Speaking of which, I wish I’d asked Tina more about what it was like when she first got to Chicago and moved to the South Side.

She talked about baseball a lot with my dad. Tina knew as much as he did (and he knew everything) and they had a lot of fun talking about the players, the games and the scores. He loved to kid Tina about one thing or another, too–and she loved to laugh it up with him.

Tina had a sister named Myrtle, and Myrtle had a daughter named Jewel, and they both visited Tina now and then at our house–so Jewel and I could play together. We spent a lot of time playing pick-up-sticks, marbles, card games like “War,” and dolls, and we knitted, too, and had hula hoop contests. My mom said recently that she’d heard way back when that Jewel became a computer programmer in the early days before anyone even knew what one was. That didn’t surprise me. She was very smart.

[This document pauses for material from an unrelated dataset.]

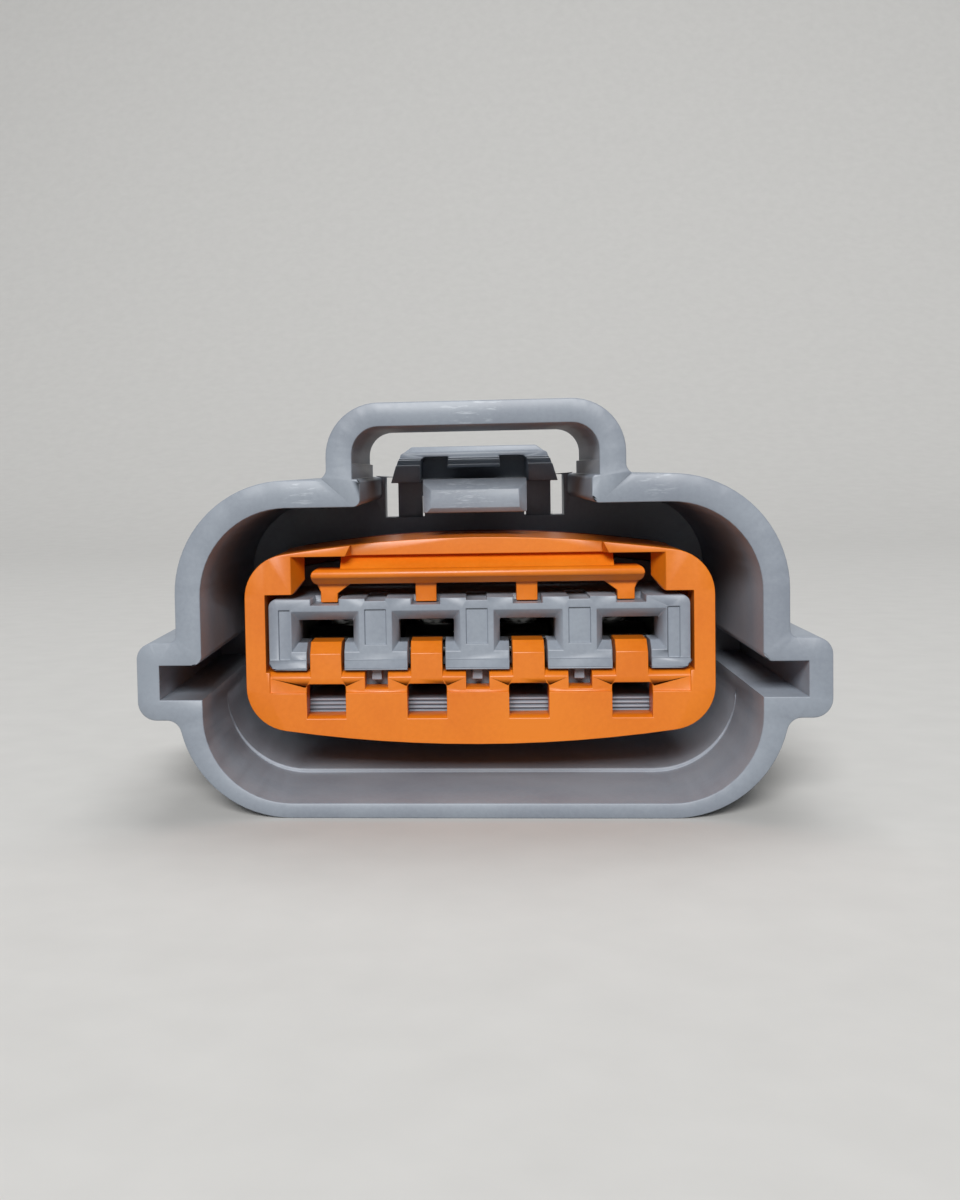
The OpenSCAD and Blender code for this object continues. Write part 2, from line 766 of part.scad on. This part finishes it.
module front_holder() {
    color("darkorange") {
        difference() {
            along_y(holder_y, holder_end) crowned_outline(0);
            along_y(holder_y + face_t, holder_end + 1)
                rounded_panel(core_half + slide_gap, inside_z, 0.4);
            face_opening();
            set_back();
            face_relief();
            at_each(way_xs) service_window();
            both_sides() side_slot();
        }
        at_each(way_xs) {
            tab();
            finger();
        }
        cross_bar();
        feet();
    }
}

// ---- seals ----

module perimeter_seal() {
    ribs = 3;
    step = seal_len / ribs;
    color("firebrick") difference() {
        union() {
            along_y(seal_y, seal_y + seal_len) crowned_outline(0.1 + seal_rib);
            for (i = [0 : ribs - 1])
                along_y(seal_y + step * (i + 0.22), seal_y + step * (i + 0.78)) crowned_outline(0.1);
        }
        along_y(seal_y - 1, seal_y + seal_len + 1) crowned_outline(seat_inset - seal_gap);
    }
}

neck_r = 1.3;
neck_len = 2.6;
neck_y = plug_y - neck_len;
module wire_seal(i) {
    lips = 3;
    step = plug_len / lips;
    color("steelblue") translate([way_x(i), 0, axis_z]) rotate([-90, 0, 0]) difference() {
        union() {
            translate([0, 0, neck_y]) cylinder(r = neck_r, h = plug_len + neck_len);
            translate([0, 0, plug_y]) cylinder(r = bore_r - 0.4, h = plug_len);
            for (k = [0 : lips - 1])
                translate([0, 0, plug_y + step * (k + 0.25)])
                    cylinder(r = bore_r - seal_gap, h = step * 0.5);
        }
        translate([0, 0, neck_y - 1]) cylinder(r = wire_r, h = plug_len + neck_len + 2);
    }
}

// ---- contacts ----

// Half the height of the way that the box leaves for a blade
blade_half = 0.3;

module contact_box() {
    half = box_w / 2;
    inner = [box_z[0] + strip, box_z[1] - strip];
    difference() {
        slab([-half, half], [box_y, box_end], box_z);
        slab([-half + strip, half - strip], [box_y - 1, box_end + 1], inner);
        slab([-lance_half - 0.1, lance_half + 0.1], [nub_y[0] - 0.1, nub_y[1] + 0.1],
             [box_z[0] - 1, inner[0] + eps]);
    }
    // boss pressed down from the roof, which the blade slides under
    along_x(-0.8, 0.8)
        polygon([[box_y + 0.5, inner[1] + eps], [box_y + 1.3, blade_z + blade_half],
                 [box_end - 2.3, blade_z + blade_half], [box_end - 1.5, inner[1] + eps]]);
    along_x(-half + strip + 0.2, half - strip - 0.2) blade_spring(inner[0]);
}

// Spring tongue that presses the blade up against the boss
module blade_spring(low) {
    top = blade_z - blade_half;
    leaf = strip * 0.8;
    polygon([[box_end - 0.8, low - eps], [box_end - 1.2, low + 0.25], [box_y + 3, top - leaf],
             [box_y + 1.2, low + 0.2], [box_y + 1, low + 0.2 + leaf], [box_y + 3, top],
             [box_end - 1, low + strip + 0.25], [box_end - 0.4, low - eps]]);
}

// A bent strip whose underside follows the given points
module bend(low) {
    high = [for (i = [len(low) - 1 : -1 : 0]) low[i] + [0, strip]];
    polygon(concat(low, high));
}

// A crimp barrel round the wire axis, with a narrow seam on top
module barrel(y0, y1, r) {
    along_y(y0, y1) translate([0, axis_z]) difference() {
        circle(r + strip);
        circle(r);
        translate([-0.15, 0]) square([0.3, r + 1]);
    }
}

module contact(i) {
    crimp_r = 0.9;
    barrel_y = box_end + 1.1;
    wire_low = axis_z - crimp_r - strip;
    neck_low = axis_z - neck_r - seal_gap - strip;
    color("gainsboro") translate([way_x(i), 0, 0]) {
        contact_box();
        // floor strip from the box through both barrels
        along_x(-0.5, 0.5)
            bend([[box_end - 1, box_z[0]], [box_end, box_z[0]], [barrel_y - 0.2, wire_low],
                  [neck_y - 0.6, wire_low], [neck_y - 0.1, neck_low], [neck_y + 0.3, neck_low]]);
        barrel(barrel_y, barrel_y + 2.7, crimp_r);
        barrel(neck_y + 0.1, neck_y + 2, neck_r + seal_gap);
    }
}

// The part stands on the hood's floor, centred on its length
module in_place() {
    translate([0, -total_len / 2, 0]) children();
}

in_place() housing();
in_place() latch_arm();
in_place() front_holder();
in_place() perimeter_seal();
in_place() contact(1);  // contact_1
in_place() contact(2);  // contact_2
in_place() contact(3);  // contact_3
in_place() contact(4);  // contact_4
in_place() wire_seal(1);  // wire_seal_1
in_place() wire_seal(2);  // wire_seal_2
in_place() wire_seal(3);  // wire_seal_3
in_place() wire_seal(4);  // wire_seal_4
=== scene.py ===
"""A four-way sealed socket connector: grey-blue moulded housing with a rocking latch, orange front
holder, red perimeter seal, tinned contacts and wire seals, lying on a pale sweep."""

import math

import bmesh
import bpy
from mathutils import Matrix, Vector


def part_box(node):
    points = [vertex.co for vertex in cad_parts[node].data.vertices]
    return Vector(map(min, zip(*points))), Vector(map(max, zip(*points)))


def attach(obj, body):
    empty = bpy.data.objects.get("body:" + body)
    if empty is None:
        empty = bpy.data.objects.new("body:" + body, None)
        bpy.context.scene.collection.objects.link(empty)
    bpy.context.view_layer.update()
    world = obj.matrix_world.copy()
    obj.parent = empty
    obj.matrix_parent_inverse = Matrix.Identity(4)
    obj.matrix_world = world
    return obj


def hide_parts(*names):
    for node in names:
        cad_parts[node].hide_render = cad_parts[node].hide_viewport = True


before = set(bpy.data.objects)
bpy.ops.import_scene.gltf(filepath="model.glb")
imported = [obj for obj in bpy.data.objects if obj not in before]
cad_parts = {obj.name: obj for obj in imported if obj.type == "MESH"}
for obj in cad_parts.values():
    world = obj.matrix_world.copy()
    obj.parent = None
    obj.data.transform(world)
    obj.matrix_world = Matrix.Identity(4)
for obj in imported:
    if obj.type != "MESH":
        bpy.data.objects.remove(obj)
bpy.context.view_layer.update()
MM = 0.001
RIM_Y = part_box("housing")[0].y


def at(x, y, z):
    """A point given in mm across, back from the mating rim and up from the floor."""
    return Vector((x * MM, RIM_Y + y * MM, z * MM))


# ---- materials ----


def linear(code):
    """Turns an sRGB hex colour into the linear RGBA that the sockets take."""
    channels = [int(code[i:i + 2], 16) / 255 for i in (1, 3, 5)]
    return [c / 12.92 if c <= 0.04045 else ((c + 0.055) / 1.055) ** 2.4 for c in channels] + [1.0]


def add(tree, kind, inputs=None, **settings):
    """Adds a node, sets its properties, and fills or links its inputs."""
    made = tree.nodes.new(kind)
    for key, value in settings.items():
        setattr(made, key, value)
    for key, value in (inputs or {}).items():
        if isinstance(value, bpy.types.NodeSocket):
            tree.links.new(value, made.inputs[key])
        else:
            made.inputs[key].default_value = value
    return made


def per_mm(size):
    """Pattern scale for a feature of this size in mm."""
    return 1 / (size * MM)


def surface(name, **shader_inputs):
    """A new material with its tree, its shader and the piece's own coordinates."""
    material = bpy.data.materials.new(name)
    material.use_nodes = True
    tree = material.node_tree
    tree.nodes.clear()
    output = add(tree, "ShaderNodeOutputMaterial")
    shader = add(tree, "ShaderNodeBsdfPrincipled", shader_inputs)
    tree.links.new(shader.outputs["BSDF"], output.inputs["Surface"])
    place = add(tree, "ShaderNodeTexCoord").outputs["Object"]
    return material, tree, shader, place


def scuffs(tree, place, worn):
    """How scuffed a point is: fine scratches across x, only near the worn places, each of which
    is a centre and its reach in mm."""
    reach = 0.0
    for centre, size in worn:
        away = add(tree, "ShaderNodeVectorMath", {0: place, 1: centre}, operation="DISTANCE")
        near = add(tree, "ShaderNodeMapRange",
                   {"Value": away.outputs["Value"], "From Min": 0.5 * size * MM,
                    "From Max": size * MM, "To Min": 1.0, "To Max": 0.0})
        reach = add(tree, "ShaderNodeMath", {0: reach, 1: near.outputs["Result"]},
                    operation="MAXIMUM").outputs[0]
    drawn = add(tree, "ShaderNodeMapping", {"Vector": place, "Rotation": (0.0, 0.12, 0.0),
                                            "Scale": (0.16, 1.0, 1.0)})
    marks = add(tree, "ShaderNodeTexNoise",
                {"Vector": drawn.outputs["Vector"], "Scale": per_mm(0.16), "Detail": 3.0,
                 "Roughness": 0.65})
    cut = add(tree, "ShaderNodeMapRange",
              {"Value": marks.outputs["Fac"], "From Min": 0.55, "From Max": 0.68})
    return add(tree, "ShaderNodeMath", {0: cut.outputs["Result"], 1: reach},
               operation="MULTIPLY").outputs[0]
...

Once when Tina was cleaning the first apartment I was living in with my second husband Paul, he had to run out one afternoon to be on a radio talk show about politics that was going to broadcast live. He was a journalist who had become Deputy Mayor under Jane Byrne and then became a political columnist at Chicago Magazine.

We said we’d listen–and we did.

We listened and the panelists quickly turned to the topic of race in Chicago. It was the early 1980s and the issue, like now, was a hot one. And I felt very uncomfortable sitting there with Tina listening. Neither of us said anything and I always wondered what she made of it, if anything.

I always wondered what went through her mind that afternoon.

Because we often did–when they happened–talk about things like the 1968 riots on the West Side after Dr. Martin Luther King was killed. And other news events that were all about race.

But this time we didn’t. We were silent.

I’ll never get the chance to ask her if she remembers that day. And our silence. And I’ll never know. But I can sort of speculate–if I could ask her about that day sitting by the radio in 1981–what she might say.